Records provided –
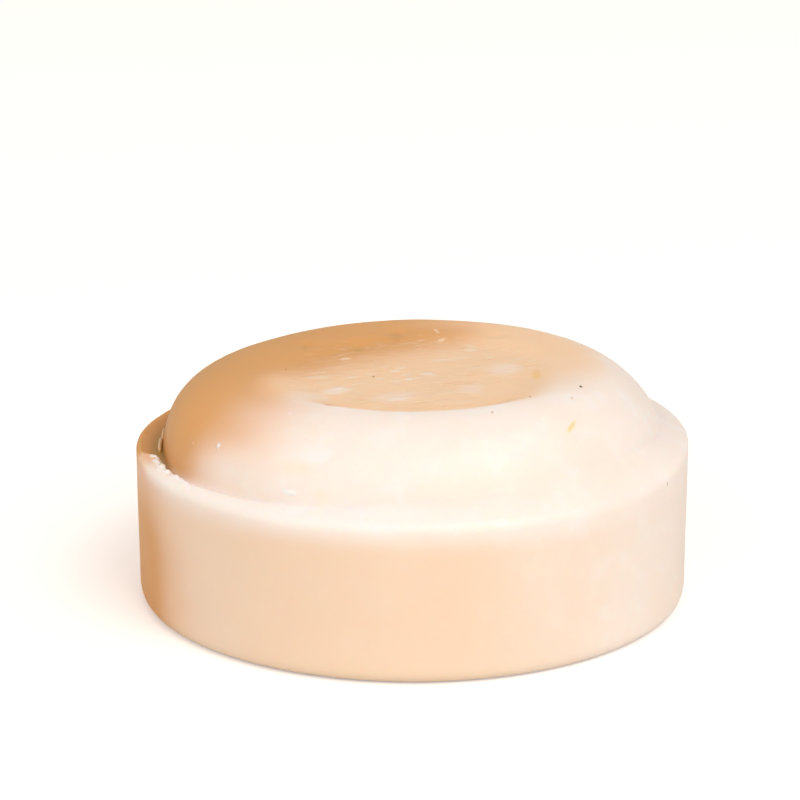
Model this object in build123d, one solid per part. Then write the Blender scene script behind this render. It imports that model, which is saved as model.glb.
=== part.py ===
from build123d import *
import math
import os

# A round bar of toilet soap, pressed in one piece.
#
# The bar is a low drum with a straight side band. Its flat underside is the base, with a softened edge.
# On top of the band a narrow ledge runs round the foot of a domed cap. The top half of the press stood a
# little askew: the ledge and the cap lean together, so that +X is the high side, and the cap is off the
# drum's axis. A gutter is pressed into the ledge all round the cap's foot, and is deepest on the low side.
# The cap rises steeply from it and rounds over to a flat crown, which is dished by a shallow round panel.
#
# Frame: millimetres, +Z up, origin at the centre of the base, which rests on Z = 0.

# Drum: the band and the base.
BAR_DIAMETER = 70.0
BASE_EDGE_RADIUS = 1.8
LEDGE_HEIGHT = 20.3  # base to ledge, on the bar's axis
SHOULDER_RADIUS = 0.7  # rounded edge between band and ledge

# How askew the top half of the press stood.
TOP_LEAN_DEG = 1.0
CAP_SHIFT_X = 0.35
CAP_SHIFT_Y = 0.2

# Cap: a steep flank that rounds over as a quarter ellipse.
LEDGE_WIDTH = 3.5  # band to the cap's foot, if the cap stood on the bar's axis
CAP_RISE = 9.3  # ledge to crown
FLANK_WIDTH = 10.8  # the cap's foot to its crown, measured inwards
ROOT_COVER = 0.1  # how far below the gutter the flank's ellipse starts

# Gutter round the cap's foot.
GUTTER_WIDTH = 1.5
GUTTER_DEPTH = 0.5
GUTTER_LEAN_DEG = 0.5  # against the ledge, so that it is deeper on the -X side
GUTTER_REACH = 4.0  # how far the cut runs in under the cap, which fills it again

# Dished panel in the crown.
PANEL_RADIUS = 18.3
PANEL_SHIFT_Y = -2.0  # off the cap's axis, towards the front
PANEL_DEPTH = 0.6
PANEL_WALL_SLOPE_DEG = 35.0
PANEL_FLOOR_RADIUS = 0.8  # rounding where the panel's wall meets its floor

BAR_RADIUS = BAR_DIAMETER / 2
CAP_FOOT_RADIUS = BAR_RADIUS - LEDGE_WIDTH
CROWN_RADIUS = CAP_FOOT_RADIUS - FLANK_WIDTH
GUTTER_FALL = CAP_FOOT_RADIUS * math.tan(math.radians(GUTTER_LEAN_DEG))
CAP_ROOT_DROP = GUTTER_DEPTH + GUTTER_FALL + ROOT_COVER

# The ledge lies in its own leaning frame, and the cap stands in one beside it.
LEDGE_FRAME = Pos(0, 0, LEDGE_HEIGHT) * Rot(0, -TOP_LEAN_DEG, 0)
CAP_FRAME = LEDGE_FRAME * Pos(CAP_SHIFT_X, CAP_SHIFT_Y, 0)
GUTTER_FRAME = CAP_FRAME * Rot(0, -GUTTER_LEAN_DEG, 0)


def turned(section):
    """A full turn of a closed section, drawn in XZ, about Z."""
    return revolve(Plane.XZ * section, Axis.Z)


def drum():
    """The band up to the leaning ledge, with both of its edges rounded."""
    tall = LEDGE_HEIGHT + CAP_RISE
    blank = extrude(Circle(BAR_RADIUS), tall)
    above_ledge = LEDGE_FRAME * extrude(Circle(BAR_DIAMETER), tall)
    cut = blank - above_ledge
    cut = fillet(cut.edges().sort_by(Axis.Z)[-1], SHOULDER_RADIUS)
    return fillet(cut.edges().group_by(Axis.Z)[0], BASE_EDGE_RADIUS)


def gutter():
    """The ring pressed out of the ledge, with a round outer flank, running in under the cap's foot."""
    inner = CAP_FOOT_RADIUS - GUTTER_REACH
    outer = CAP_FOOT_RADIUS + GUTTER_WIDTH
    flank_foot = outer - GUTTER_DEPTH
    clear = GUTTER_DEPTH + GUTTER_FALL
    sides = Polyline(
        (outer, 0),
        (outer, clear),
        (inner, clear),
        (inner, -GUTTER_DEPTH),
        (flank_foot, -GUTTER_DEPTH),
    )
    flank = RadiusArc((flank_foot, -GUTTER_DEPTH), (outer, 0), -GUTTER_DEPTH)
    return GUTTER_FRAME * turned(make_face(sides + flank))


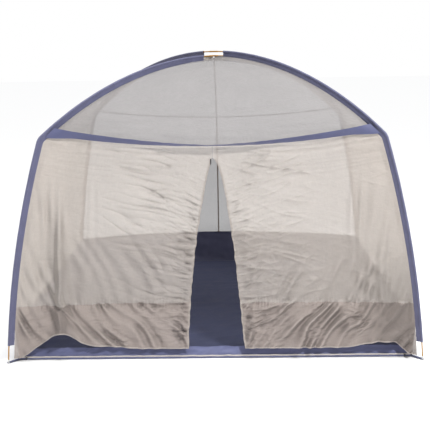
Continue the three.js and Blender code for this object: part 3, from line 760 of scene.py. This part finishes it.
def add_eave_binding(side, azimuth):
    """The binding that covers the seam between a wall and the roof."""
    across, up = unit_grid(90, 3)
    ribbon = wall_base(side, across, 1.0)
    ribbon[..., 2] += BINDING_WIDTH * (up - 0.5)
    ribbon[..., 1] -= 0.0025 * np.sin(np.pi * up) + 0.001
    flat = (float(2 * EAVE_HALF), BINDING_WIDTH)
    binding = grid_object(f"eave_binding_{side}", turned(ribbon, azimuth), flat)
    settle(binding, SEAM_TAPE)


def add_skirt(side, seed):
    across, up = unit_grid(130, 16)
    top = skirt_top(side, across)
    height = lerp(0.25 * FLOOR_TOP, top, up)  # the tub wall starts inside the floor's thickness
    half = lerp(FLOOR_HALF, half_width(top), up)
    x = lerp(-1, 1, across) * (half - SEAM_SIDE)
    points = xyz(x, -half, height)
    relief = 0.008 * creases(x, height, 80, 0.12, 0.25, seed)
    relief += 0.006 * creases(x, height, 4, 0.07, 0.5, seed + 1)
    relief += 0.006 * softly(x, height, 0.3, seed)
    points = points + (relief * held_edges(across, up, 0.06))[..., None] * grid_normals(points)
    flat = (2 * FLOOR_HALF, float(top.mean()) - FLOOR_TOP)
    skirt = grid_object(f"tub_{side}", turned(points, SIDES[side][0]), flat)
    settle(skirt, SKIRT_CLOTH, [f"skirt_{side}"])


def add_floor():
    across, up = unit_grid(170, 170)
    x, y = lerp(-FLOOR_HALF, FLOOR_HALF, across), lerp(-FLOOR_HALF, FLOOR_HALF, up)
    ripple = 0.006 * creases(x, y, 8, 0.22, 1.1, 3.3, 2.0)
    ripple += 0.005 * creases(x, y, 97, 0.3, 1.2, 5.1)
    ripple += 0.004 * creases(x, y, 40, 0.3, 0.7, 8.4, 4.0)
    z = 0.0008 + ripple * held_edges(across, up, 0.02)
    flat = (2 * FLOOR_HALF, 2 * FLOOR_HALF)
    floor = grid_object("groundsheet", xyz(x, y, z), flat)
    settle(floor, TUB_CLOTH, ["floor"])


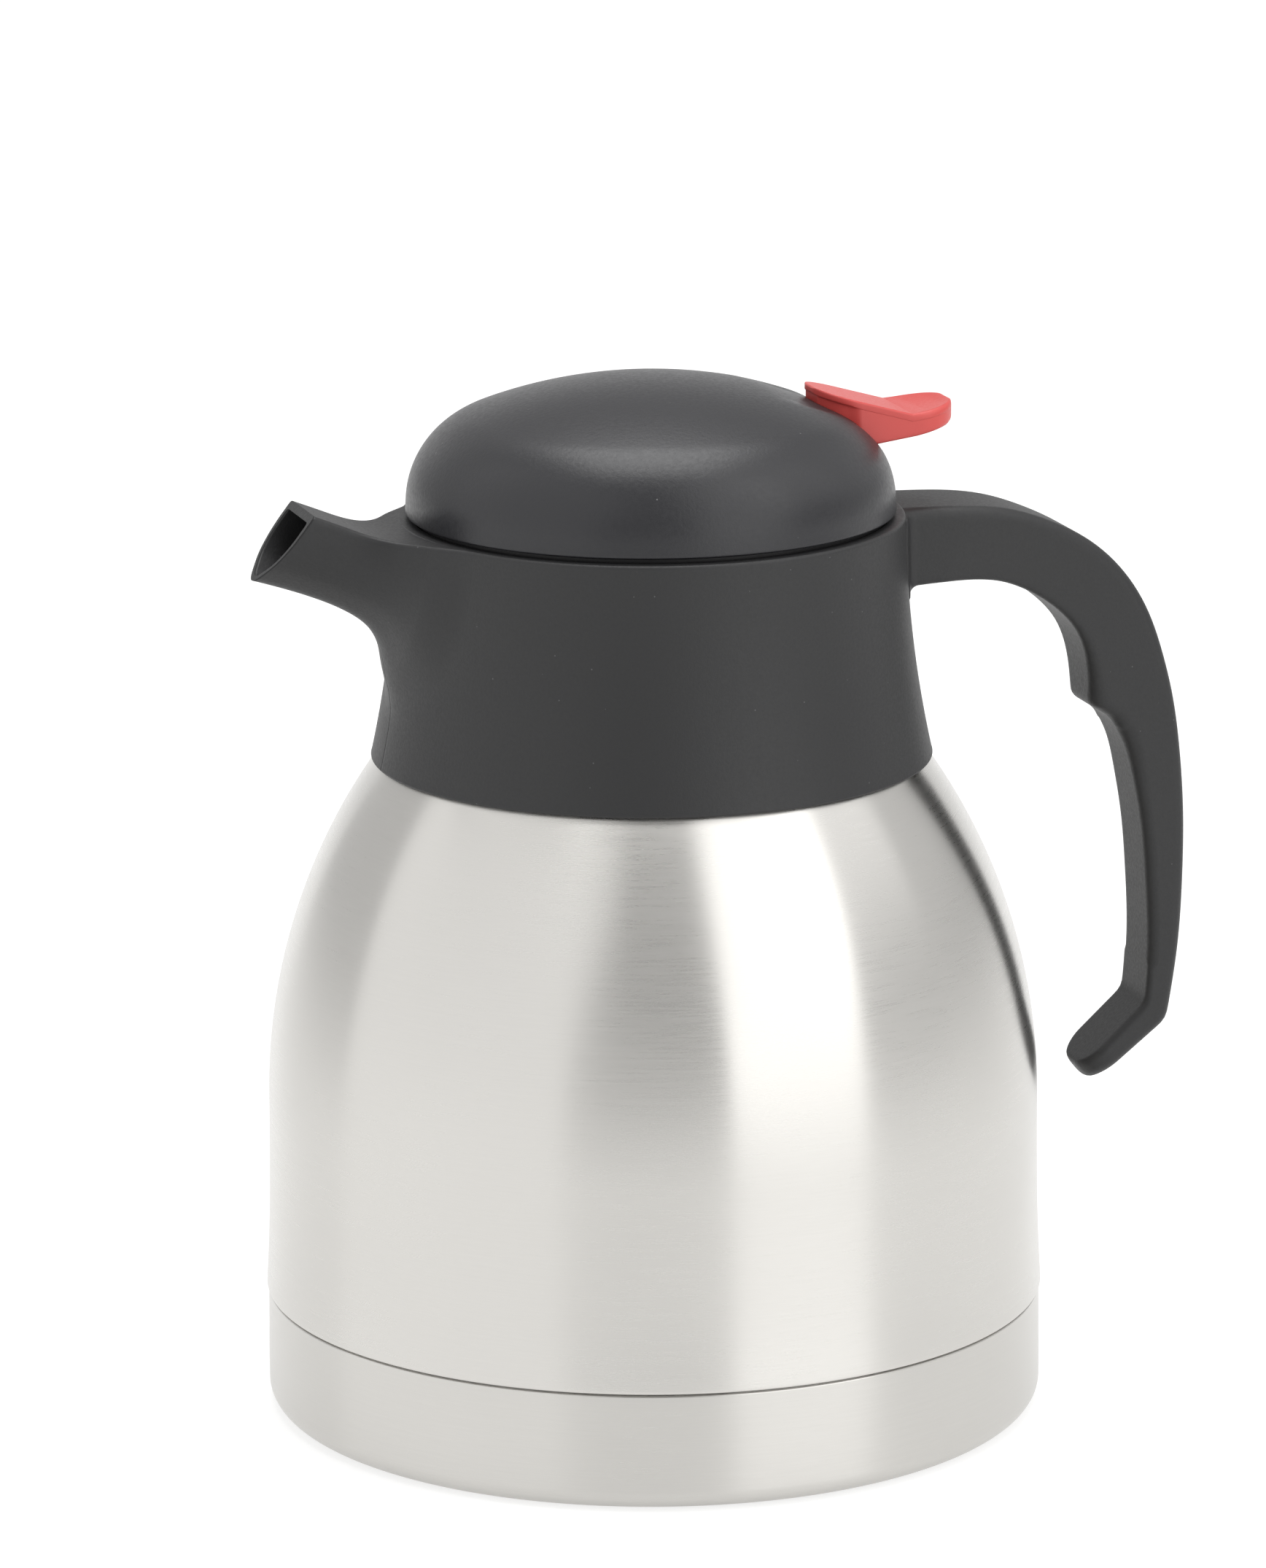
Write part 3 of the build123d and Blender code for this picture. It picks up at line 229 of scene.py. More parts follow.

Problem description –
Copy each record from above without leaving any out.

Worked answer –
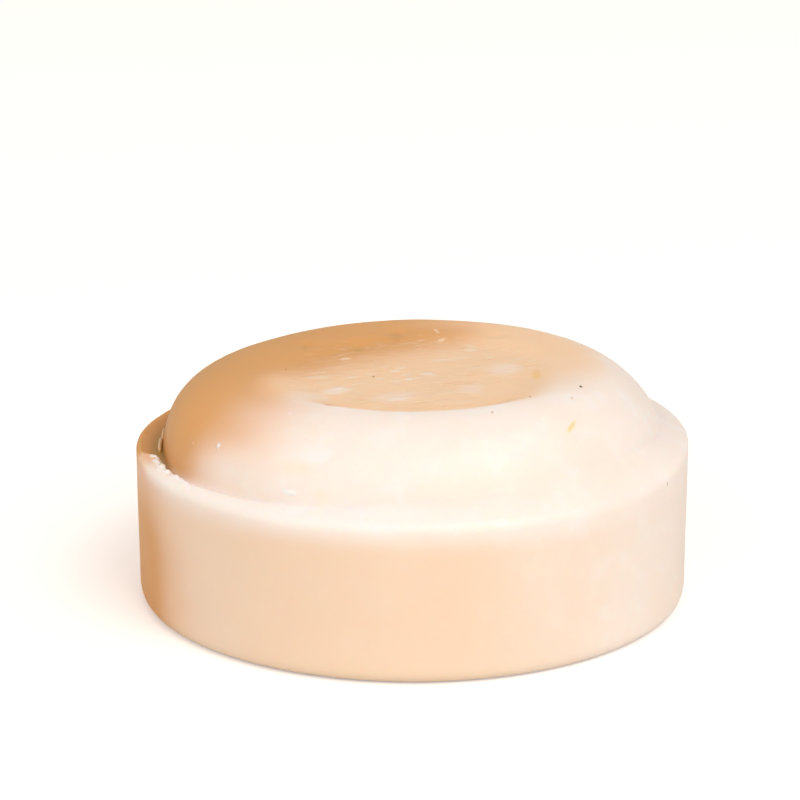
Model this object in build123d, one solid per part. Then write the Blender scene script behind this render. It imports that model, which is saved as model.glb.
=== part.py ===
from build123d import *
import math
import os

# A round bar of toilet soap, pressed in one piece.
#
# The bar is a low drum with a straight side band. Its flat underside is the base, with a softened edge.
# On top of the band a narrow ledge runs round the foot of a domed cap. The top half of the press stood a
# little askew: the ledge and the cap lean together, so that +X is the high side, and the cap is off the
# drum's axis. A gutter is pressed into the ledge all round the cap's foot, and is deepest on the low side.
# The cap rises steeply from it and rounds over to a flat crown, which is dished by a shallow round panel.
#
# Frame: millimetres, +Z up, origin at the centre of the base, which rests on Z = 0.

# Drum: the band and the base.
BAR_DIAMETER = 70.0
BASE_EDGE_RADIUS = 1.8
LEDGE_HEIGHT = 20.3  # base to ledge, on the bar's axis
SHOULDER_RADIUS = 0.7  # rounded edge between band and ledge

# How askew the top half of the press stood.
TOP_LEAN_DEG = 1.0
CAP_SHIFT_X = 0.35
CAP_SHIFT_Y = 0.2

# Cap: a steep flank that rounds over as a quarter ellipse.
LEDGE_WIDTH = 3.5  # band to the cap's foot, if the cap stood on the bar's axis
CAP_RISE = 9.3  # ledge to crown
FLANK_WIDTH = 10.8  # the cap's foot to its crown, measured inwards
ROOT_COVER = 0.1  # how far below the gutter the flank's ellipse starts

# Gutter round the cap's foot.
GUTTER_WIDTH = 1.5
GUTTER_DEPTH = 0.5
GUTTER_LEAN_DEG = 0.5  # against the ledge, so that it is deeper on the -X side
GUTTER_REACH = 4.0  # how far the cut runs in under the cap, which fills it again

# Dished panel in the crown.
PANEL_RADIUS = 18.3
PANEL_SHIFT_Y = -2.0  # off the cap's axis, towards the front
PANEL_DEPTH = 0.6
PANEL_WALL_SLOPE_DEG = 35.0
PANEL_FLOOR_RADIUS = 0.8  # rounding where the panel's wall meets its floor

BAR_RADIUS = BAR_DIAMETER / 2
CAP_FOOT_RADIUS = BAR_RADIUS - LEDGE_WIDTH
CROWN_RADIUS = CAP_FOOT_RADIUS - FLANK_WIDTH
GUTTER_FALL = CAP_FOOT_RADIUS * math.tan(math.radians(GUTTER_LEAN_DEG))
CAP_ROOT_DROP = GUTTER_DEPTH + GUTTER_FALL + ROOT_COVER

# The ledge lies in its own leaning frame, and the cap stands in one beside it.
LEDGE_FRAME = Pos(0, 0, LEDGE_HEIGHT) * Rot(0, -TOP_LEAN_DEG, 0)
CAP_FRAME = LEDGE_FRAME * Pos(CAP_SHIFT_X, CAP_SHIFT_Y, 0)
GUTTER_FRAME = CAP_FRAME * Rot(0, -GUTTER_LEAN_DEG, 0)


def turned(section):
    """A full turn of a closed section, drawn in XZ, about Z."""
    return revolve(Plane.XZ * section, Axis.Z)


def drum():
    """The band up to the leaning ledge, with both of its edges rounded."""
    tall = LEDGE_HEIGHT + CAP_RISE
    blank = extrude(Circle(BAR_RADIUS), tall)
    above_ledge = LEDGE_FRAME * extrude(Circle(BAR_DIAMETER), tall)
    cut = blank - above_ledge
    cut = fillet(cut.edges().sort_by(Axis.Z)[-1], SHOULDER_RADIUS)
    return fillet(cut.edges().group_by(Axis.Z)[0], BASE_EDGE_RADIUS)


def gutter():
    """The ring pressed out of the ledge, with a round outer flank, running in under the cap's foot."""
    inner = CAP_FOOT_RADIUS - GUTTER_REACH
    outer = CAP_FOOT_RADIUS + GUTTER_WIDTH
    flank_foot = outer - GUTTER_DEPTH
    clear = GUTTER_DEPTH + GUTTER_FALL
    sides = Polyline(
        (outer, 0),
        (outer, clear),
        (inner, clear),
        (inner, -GUTTER_DEPTH),
        (flank_foot, -GUTTER_DEPTH),
    )
    flank = RadiusArc((flank_foot, -GUTTER_DEPTH), (outer, 0), -GUTTER_DEPTH)
    return GUTTER_FRAME * turned(make_face(sides + flank))


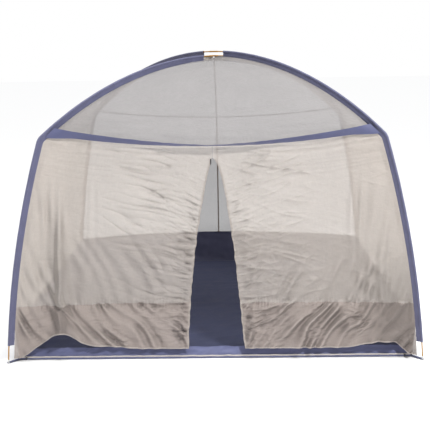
Continue the three.js and Blender code for this object: part 3, from line 760 of scene.py. This part finishes it.
def add_eave_binding(side, azimuth):
    """The binding that covers the seam between a wall and the roof."""
    across, up = unit_grid(90, 3)
    ribbon = wall_base(side, across, 1.0)
    ribbon[..., 2] += BINDING_WIDTH * (up - 0.5)
    ribbon[..., 1] -= 0.0025 * np.sin(np.pi * up) + 0.001
    flat = (float(2 * EAVE_HALF), BINDING_WIDTH)
    binding = grid_object(f"eave_binding_{side}", turned(ribbon, azimuth), flat)
    settle(binding, SEAM_TAPE)


def add_skirt(side, seed):
    across, up = unit_grid(130, 16)
    top = skirt_top(side, across)
    height = lerp(0.25 * FLOOR_TOP, top, up)  # the tub wall starts inside the floor's thickness
    half = lerp(FLOOR_HALF, half_width(top), up)
    x = lerp(-1, 1, across) * (half - SEAM_SIDE)
    points = xyz(x, -half, height)
    relief = 0.008 * creases(x, height, 80, 0.12, 0.25, seed)
    relief += 0.006 * creases(x, height, 4, 0.07, 0.5, seed + 1)
    relief += 0.006 * softly(x, height, 0.3, seed)
    points = points + (relief * held_edges(across, up, 0.06))[..., None] * grid_normals(points)
    flat = (2 * FLOOR_HALF, float(top.mean()) - FLOOR_TOP)
    skirt = grid_object(f"tub_{side}", turned(points, SIDES[side][0]), flat)
    settle(skirt, SKIRT_CLOTH, [f"skirt_{side}"])


def add_floor():
    across, up = unit_grid(170, 170)
    x, y = lerp(-FLOOR_HALF, FLOOR_HALF, across), lerp(-FLOOR_HALF, FLOOR_HALF, up)
    ripple = 0.006 * creases(x, y, 8, 0.22, 1.1, 3.3, 2.0)
    ripple += 0.005 * creases(x, y, 97, 0.3, 1.2, 5.1)
    ripple += 0.004 * creases(x, y, 40, 0.3, 0.7, 8.4, 4.0)
    z = 0.0008 + ripple * held_edges(across, up, 0.02)
    flat = (2 * FLOOR_HALF, 2 * FLOOR_HALF)
    floor = grid_object("groundsheet", xyz(x, y, z), flat)
    settle(floor, TUB_CLOTH, ["floor"])


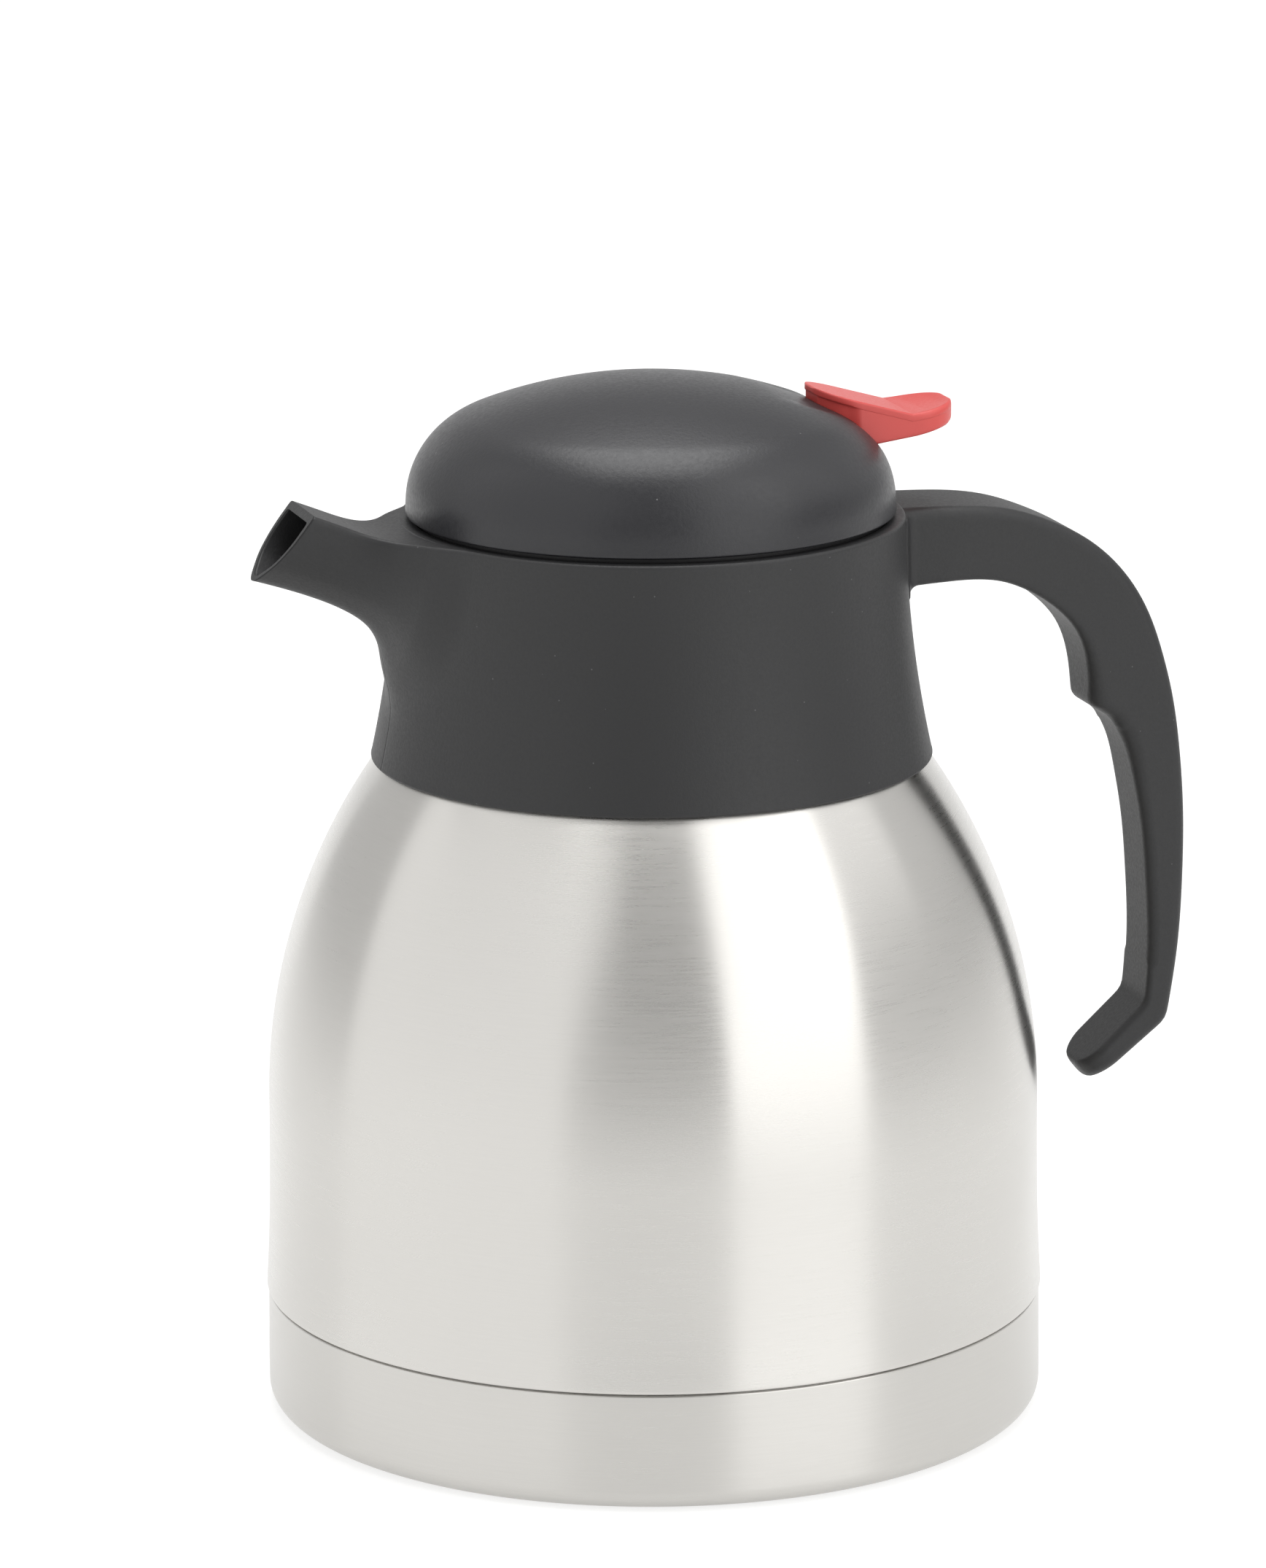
Write part 3 of the build123d and Blender code for this picture. It picks up at line 229 of scene.py. More parts follow.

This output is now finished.